:: Exercise objective ::
Extract each line of the data and write it out again exactly.

:: Input ::
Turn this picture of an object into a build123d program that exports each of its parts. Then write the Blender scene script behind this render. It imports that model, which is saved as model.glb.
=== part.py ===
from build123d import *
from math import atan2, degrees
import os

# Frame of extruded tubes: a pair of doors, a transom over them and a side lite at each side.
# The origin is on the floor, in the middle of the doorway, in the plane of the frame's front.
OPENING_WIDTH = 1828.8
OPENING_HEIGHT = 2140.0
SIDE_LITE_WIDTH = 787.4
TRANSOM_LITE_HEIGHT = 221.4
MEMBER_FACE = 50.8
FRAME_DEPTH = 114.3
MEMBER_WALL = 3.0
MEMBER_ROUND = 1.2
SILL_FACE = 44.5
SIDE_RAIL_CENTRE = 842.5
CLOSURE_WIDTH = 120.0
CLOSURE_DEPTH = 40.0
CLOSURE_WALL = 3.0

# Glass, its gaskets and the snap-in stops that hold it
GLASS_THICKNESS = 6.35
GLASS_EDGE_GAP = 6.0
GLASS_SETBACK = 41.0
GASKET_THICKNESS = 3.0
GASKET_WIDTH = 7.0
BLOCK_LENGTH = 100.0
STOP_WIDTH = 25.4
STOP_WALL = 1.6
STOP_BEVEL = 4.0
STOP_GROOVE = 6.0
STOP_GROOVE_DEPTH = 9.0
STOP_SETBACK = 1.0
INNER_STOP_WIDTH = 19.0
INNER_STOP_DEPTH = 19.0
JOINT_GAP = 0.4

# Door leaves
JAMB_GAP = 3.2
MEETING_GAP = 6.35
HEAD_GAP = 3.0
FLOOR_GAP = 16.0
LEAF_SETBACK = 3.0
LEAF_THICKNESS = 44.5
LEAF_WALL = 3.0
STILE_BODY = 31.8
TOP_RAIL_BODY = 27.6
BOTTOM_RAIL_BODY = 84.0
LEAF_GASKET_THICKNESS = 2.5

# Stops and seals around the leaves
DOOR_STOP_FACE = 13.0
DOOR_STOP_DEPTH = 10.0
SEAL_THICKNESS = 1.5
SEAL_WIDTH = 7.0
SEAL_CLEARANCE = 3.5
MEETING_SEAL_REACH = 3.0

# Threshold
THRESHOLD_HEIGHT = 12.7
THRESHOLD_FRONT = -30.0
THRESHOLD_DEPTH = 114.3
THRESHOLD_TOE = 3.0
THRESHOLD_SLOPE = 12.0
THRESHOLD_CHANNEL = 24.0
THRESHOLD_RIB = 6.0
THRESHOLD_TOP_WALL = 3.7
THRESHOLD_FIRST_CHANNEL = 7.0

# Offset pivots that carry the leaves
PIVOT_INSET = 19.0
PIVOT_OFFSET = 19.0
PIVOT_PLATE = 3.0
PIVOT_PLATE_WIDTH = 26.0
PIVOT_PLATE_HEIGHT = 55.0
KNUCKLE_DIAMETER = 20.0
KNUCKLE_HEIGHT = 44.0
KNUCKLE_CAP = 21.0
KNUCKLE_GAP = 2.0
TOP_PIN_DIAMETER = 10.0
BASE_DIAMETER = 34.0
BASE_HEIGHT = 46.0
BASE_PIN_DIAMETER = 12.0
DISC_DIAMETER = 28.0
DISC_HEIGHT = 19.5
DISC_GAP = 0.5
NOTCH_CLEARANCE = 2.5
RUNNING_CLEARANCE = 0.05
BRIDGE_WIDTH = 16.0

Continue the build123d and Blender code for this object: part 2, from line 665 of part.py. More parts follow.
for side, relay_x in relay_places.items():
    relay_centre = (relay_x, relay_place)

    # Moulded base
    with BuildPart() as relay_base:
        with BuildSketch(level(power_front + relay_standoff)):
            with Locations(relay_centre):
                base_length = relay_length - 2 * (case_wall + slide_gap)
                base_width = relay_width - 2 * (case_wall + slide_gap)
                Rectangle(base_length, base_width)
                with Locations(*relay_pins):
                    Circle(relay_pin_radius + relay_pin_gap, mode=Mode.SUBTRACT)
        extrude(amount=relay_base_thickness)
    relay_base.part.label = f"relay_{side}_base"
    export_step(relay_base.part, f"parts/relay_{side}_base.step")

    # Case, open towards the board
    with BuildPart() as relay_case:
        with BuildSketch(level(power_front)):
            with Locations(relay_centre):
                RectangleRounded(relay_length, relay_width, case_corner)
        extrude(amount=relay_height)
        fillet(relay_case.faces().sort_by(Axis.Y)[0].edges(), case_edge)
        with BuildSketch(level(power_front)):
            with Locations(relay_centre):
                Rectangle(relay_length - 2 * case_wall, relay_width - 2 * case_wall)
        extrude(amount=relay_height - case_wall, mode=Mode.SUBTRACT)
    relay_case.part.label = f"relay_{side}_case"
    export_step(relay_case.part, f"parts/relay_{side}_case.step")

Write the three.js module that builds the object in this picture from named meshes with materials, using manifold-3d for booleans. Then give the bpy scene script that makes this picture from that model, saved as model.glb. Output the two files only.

:: Task solution ::
Turn this picture of an object into a build123d program that exports each of its parts. Then write the Blender scene script behind this render. It imports that model, which is saved as model.glb.
=== part.py ===
from build123d import *
from math import atan2, degrees
import os

# Frame of extruded tubes: a pair of doors, a transom over them and a side lite at each side.
# The origin is on the floor, in the middle of the doorway, in the plane of the frame's front.
OPENING_WIDTH = 1828.8
OPENING_HEIGHT = 2140.0
SIDE_LITE_WIDTH = 787.4
TRANSOM_LITE_HEIGHT = 221.4
MEMBER_FACE = 50.8
FRAME_DEPTH = 114.3
MEMBER_WALL = 3.0
MEMBER_ROUND = 1.2
SILL_FACE = 44.5
SIDE_RAIL_CENTRE = 842.5
CLOSURE_WIDTH = 120.0
CLOSURE_DEPTH = 40.0
CLOSURE_WALL = 3.0

# Glass, its gaskets and the snap-in stops that hold it
GLASS_THICKNESS = 6.35
GLASS_EDGE_GAP = 6.0
GLASS_SETBACK = 41.0
GASKET_THICKNESS = 3.0
GASKET_WIDTH = 7.0
BLOCK_LENGTH = 100.0
STOP_WIDTH = 25.4
STOP_WALL = 1.6
STOP_BEVEL = 4.0
STOP_GROOVE = 6.0
STOP_GROOVE_DEPTH = 9.0
STOP_SETBACK = 1.0
INNER_STOP_WIDTH = 19.0
INNER_STOP_DEPTH = 19.0
JOINT_GAP = 0.4

# Door leaves
JAMB_GAP = 3.2
MEETING_GAP = 6.35
HEAD_GAP = 3.0
FLOOR_GAP = 16.0
LEAF_SETBACK = 3.0
LEAF_THICKNESS = 44.5
LEAF_WALL = 3.0
STILE_BODY = 31.8
TOP_RAIL_BODY = 27.6
BOTTOM_RAIL_BODY = 84.0
LEAF_GASKET_THICKNESS = 2.5

# Stops and seals around the leaves
DOOR_STOP_FACE = 13.0
DOOR_STOP_DEPTH = 10.0
SEAL_THICKNESS = 1.5
SEAL_WIDTH = 7.0
SEAL_CLEARANCE = 3.5
MEETING_SEAL_REACH = 3.0

# Threshold
THRESHOLD_HEIGHT = 12.7
THRESHOLD_FRONT = -30.0
THRESHOLD_DEPTH = 114.3
THRESHOLD_TOE = 3.0
THRESHOLD_SLOPE = 12.0
THRESHOLD_CHANNEL = 24.0
THRESHOLD_RIB = 6.0
THRESHOLD_TOP_WALL = 3.7
THRESHOLD_FIRST_CHANNEL = 7.0

# Offset pivots that carry the leaves
PIVOT_INSET = 19.0
PIVOT_OFFSET = 19.0
PIVOT_PLATE = 3.0
PIVOT_PLATE_WIDTH = 26.0
PIVOT_PLATE_HEIGHT = 55.0
KNUCKLE_DIAMETER = 20.0
KNUCKLE_HEIGHT = 44.0
KNUCKLE_CAP = 21.0
KNUCKLE_GAP = 2.0
TOP_PIN_DIAMETER = 10.0
BASE_DIAMETER = 34.0
BASE_HEIGHT = 46.0
BASE_PIN_DIAMETER = 12.0
DISC_DIAMETER = 28.0
DISC_HEIGHT = 19.5
DISC_GAP = 0.5
NOTCH_CLEARANCE = 2.5
RUNNING_CLEARANCE = 0.05
BRIDGE_WIDTH = 16.0

Continue the build123d and Blender code for this object: part 2, from line 665 of part.py. More parts follow.
for side, relay_x in relay_places.items():
    relay_centre = (relay_x, relay_place)

    # Moulded base
    with BuildPart() as relay_base:
        with BuildSketch(level(power_front + relay_standoff)):
            with Locations(relay_centre):
                base_length = relay_length - 2 * (case_wall + slide_gap)
                base_width = relay_width - 2 * (case_wall + slide_gap)
                Rectangle(base_length, base_width)
                with Locations(*relay_pins):
                    Circle(relay_pin_radius + relay_pin_gap, mode=Mode.SUBTRACT)
        extrude(amount=relay_base_thickness)
    relay_base.part.label = f"relay_{side}_base"
    export_step(relay_base.part, f"parts/relay_{side}_base.step")

    # Case, open towards the board
    with BuildPart() as relay_case:
        with BuildSketch(level(power_front)):
            with Locations(relay_centre):
                RectangleRounded(relay_length, relay_width, case_corner)
        extrude(amount=relay_height)
        fillet(relay_case.faces().sort_by(Axis.Y)[0].edges(), case_edge)
        with BuildSketch(level(power_front)):
            with Locations(relay_centre):
                Rectangle(relay_length - 2 * case_wall, relay_width - 2 * case_wall)
        extrude(amount=relay_height - case_wall, mode=Mode.SUBTRACT)
    relay_case.part.label = f"relay_{side}_case"
    export_step(relay_case.part, f"parts/relay_{side}_case.step")

Write the three.js module that builds the object in this picture from named meshes with materials, using manifold-3d for booleans. Then give the bpy scene script that makes this picture from that model, saved as model.glb. Output the two files only.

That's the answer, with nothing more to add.